Сохранили мы симпатию, дружбу и память, и еще нечто важнейшее — благодарность за пробуждение интеллектуального зрения.

Боюсь, что несчастный Мойше не вернулся ни в Румынию, ни в Израиль. Скорее всего, лишившись нашего нищенского покровительства, он погиб от голода в цветущей Ферганской долине…

Ферганские дни были последние, когда мы с Жозей жили рядом. Позднее уже только встречались — гостили, заезжали на денек — другой.

* * *
* * *

Сегодня, когда я пишу эти строки, — 3 июля 2006 года, день рождения Жозефины. Ей бы исполнилось 84, возраст смертный, конечно. Обычно я утром звонил в Израиль, и мы болтали полчасика. Первый день рождения без нее, звонить некому. Остается вспоминать.

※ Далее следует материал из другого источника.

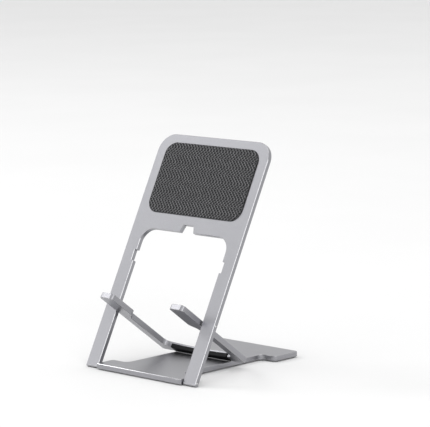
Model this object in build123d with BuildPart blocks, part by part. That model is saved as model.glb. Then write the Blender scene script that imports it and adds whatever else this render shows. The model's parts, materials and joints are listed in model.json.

Однажды, кажется к моему пятидесятилетию, она сделала мне подарок, который говорит то ли о хитрости, то ли о мудрой предусмотрительности дарителя. Она подарила мне персональный столовый прибор — ложку, вилку, нож. Это мой прибор — трижды в день я прибегаю к его услугам. Каждый раз я беру его с теплым чувством, так называемый внутренний голос, похоже, произносит: Жозенька.

* * *
* * *

Совхоз «Эфиронос», как сказано, находился в Киргизии. Кажется, в Ошской области. Ну, неважно. Жозе надо было учиться дальше, ближайшим возможным местом был Фрунзе, некогда Пишпек, ныне Бишкек, столица республики. Педагогический институт, филологический факультет. Не знаю, кто там преподавал. Возможно, достойные люди, беженцы, доставленные туда из столиц, — военная волна. Позднее туда нахлынет послевоенная волна: воинствующий антисемитизм последних лет сталинского царствования выдавливал на периферию крупных ученых; во Фрунзенском пединституте, я помню, нашел пристанище выдающийся медиевист Осип Львович Вайнштейн — после того как его прогнали с заведования кафедрой в Ленинградском университете. Но это было уже после Жозефины, к тому же ее занимала русская литература, а не западное Средневековье. Ну, не знаю, кто там ее учил, но знаю, что чему ее там не доучили, она — умница и одаренный филолог — доучилась сама. В лучшие или хотя бы менее подлые времена ей бы сулилась научная карьера или карьера блестящего литературного критика. А так, в послевоенном советском обществе, ее ждала роль народного учителя — теоретически почетная, но давно лишенная уважения и достойного денежного содержания.